Secondly, there is the curious case of the almost hero. According to the CIA statement, Tenet singled out one mid-level analyst for “going well beyond the call of duty to try to rescind what he believed—correctly in hindsight—were discrepancies in the target's location”. Based on his personal familiarity with the building's location in Belgrade, he had questioned the targetting both within the CIA and then in two separate phone calls on May 4 and May 7 to the European Command's targetting task force in Naples. The obvious question is why were the repeated warnings of someone with local knowledge completely ignored?

Finally, the CIA story has its own inherent contradictions. According to its statement, the agency simply “lacked formal procedures for preparing and forwarding target nomination packages” to the US military. Yet seven officers have been singled out for punishment.

A lawyer representing one of the CIA officers, Roy Krieger, put his finger on the logical difficulty when he said it was “manifestly unjust” to blame individuals when “the failure was systemic”. “It's shameful that the CIA caved in to political pressure to provide scapegoats. The agency has already publicly admitted that the map provided to the officers contained errors, absent which the Chinese Embassy would not have been mistakenly targetted. These officers were asked to improvise and did their best with the tools provided to them.”

Taken together the story hinges on the supposition that the CIA was completely incapable of carrying out the relatively straightforward task of selecting and identifying targets. What resulted was a tragi-comedy of errors from the initial choice through an elaborate series of checks and crosschecks to the final bombing of the Chinese embassy.

But this explanation is the least plausible. The alternative is far more likely: that the target was deliberately chosen for political purposes and that the CIA was involved for precisely that reason.

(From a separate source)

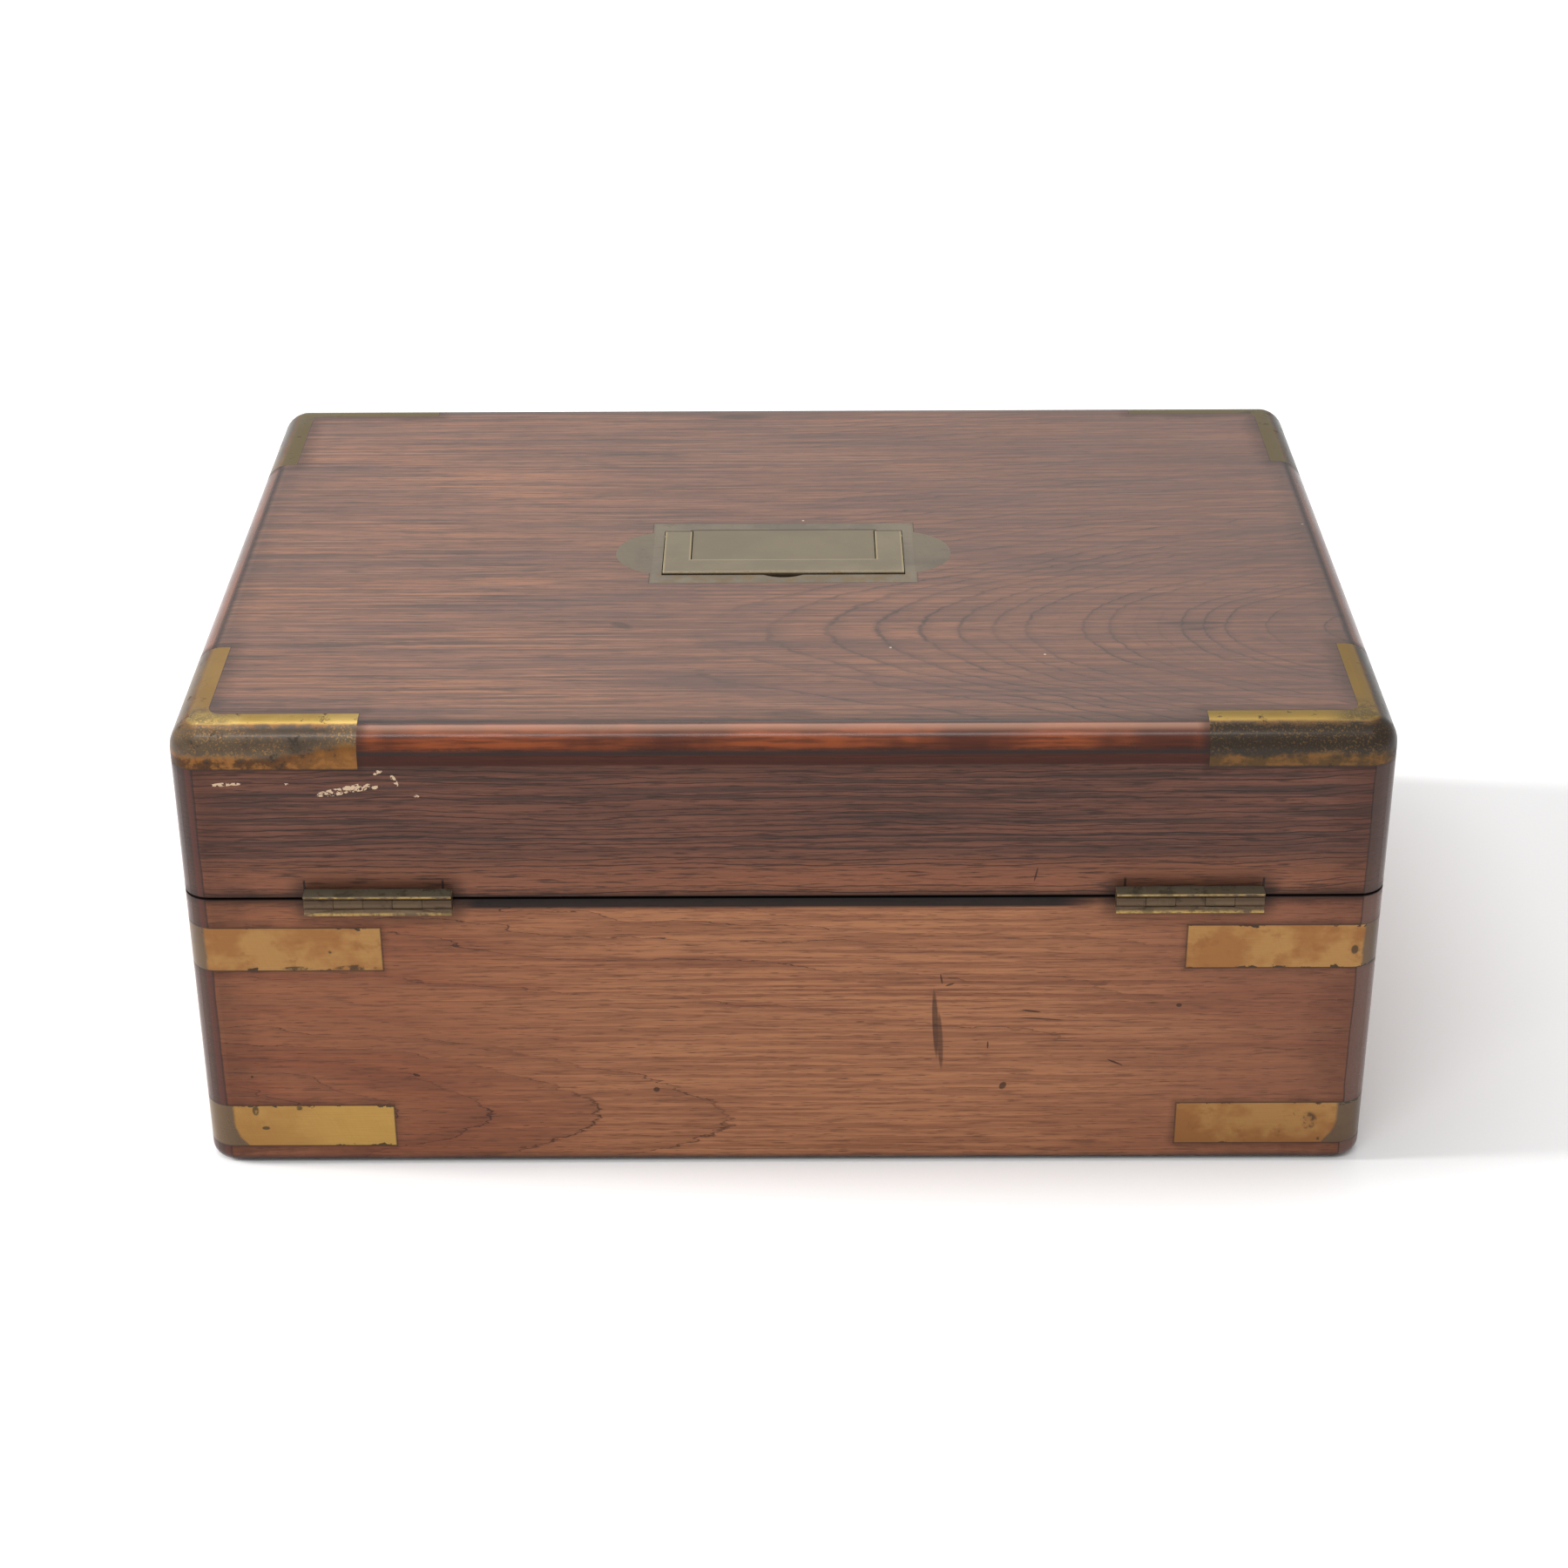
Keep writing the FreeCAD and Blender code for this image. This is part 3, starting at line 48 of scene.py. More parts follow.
# the case's sizes in millimetres, the outer ones read from the frame
HALF_W, HALF_D = (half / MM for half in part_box("lower_corner_straps")[1][:2])
TOP_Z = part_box("lid_top_panel")[1][2] / MM
BASE_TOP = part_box("base_back_board")[1][2] / MM
SPLIT_Z = (BASE_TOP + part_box("lid_back_board")[0][2] / MM) / 2
PANEL_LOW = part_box("lid_top_panel")[0][2] / MM
WALL = 9
STRAP_LEG = 54
LOW_STRAP, HIGH_STRAP = (
    [corner[2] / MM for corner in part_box(f"{level}_corner_straps")] for level in ("lower", "upper")
)
CAP_LEG, CAP_FLANGE, CAP_LOW = 51.2, 10.2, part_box("lid_corner_caps")[0][2] / MM
LIP_T = 5.4                   # the lipping's width on the top
HINGE_X, HINGE_HALF_L = 110.7, 20.15
HINGE_KNUCKLES = 5
KERF_IN = 2.5                 # how far from a hinge's inner end the saw cut over it stands
HANDLE_Y = -3
BAIL_HALF_X = 35.4
PLATE_HALF_X, PLATE_HALF_Y = 39.2, 21.5
LEFT, RIGHT = (10, -10), (-10, 10)    # ramps along x that pick one half of the case


# ---- node trees written as arithmetic
class Value:
    """A shader socket that takes part in ordinary arithmetic."""

    def __init__(self, graph, socket):
        self.graph, self.socket = graph, socket

    def op(self, name, *others):
        return self.graph.math(name, self, *others)

    def __add__(self, other):
        return self.op("ADD", other)

    def __sub__(self, other):
        return self.op("SUBTRACT", other)

    def __rsub__(self, other):
        return self.graph.math("SUBTRACT", other, self)

    def __mul__(self, other):
        return self.op("MULTIPLY", other)

    def __truediv__(self, other):
        return self.op("DIVIDE", other)

    def __abs__(self):
        return self.op("ABSOLUTE")

    def __invert__(self):
        return 1 - self

    __radd__ = __add__
    __rmul__ = __mul__

    def rise(self, low, high):
        """0 up to low, 1 from high on, smooth in between; low above high falls instead."""
        return self.graph.rise(self, low, high)

    def near(self, centre, half, soft):
        """1 within half of centre, fading out over soft."""
        return abs(self - centre).rise(half + soft, half)

    def to(self, amount, colour):
        """This colour, gone over to another by an amount."""
        return self.graph.mix(amount, self, colour)

    def least(self, other):
        return self.op("MINIMUM", other)

    def most(self, other):
        return self.op("MAXIMUM", other)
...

Far from being a bunch of incompetent buffoons the agency was assigned the delicate task of choosing the target, keeping it a secret from other NATO allies and providing the necessary cover story once the bombing occurred.

As the WSWS noted at the time, the attack on the embassy came at a crucial time for those in the US administration intent on pursuing the war. “It came just days after the G8 foreign ministers summit had produced a draft agreement ostensibly aimed at cutting short the war, and amid intensive activity by the German and Russian administrations to fashion a deal that could be concluded with the Milosevic government.” Needless to say, amid the outrage in Belgrade and Beijing, the embassy bombing promptly ended any talk of a peace deal.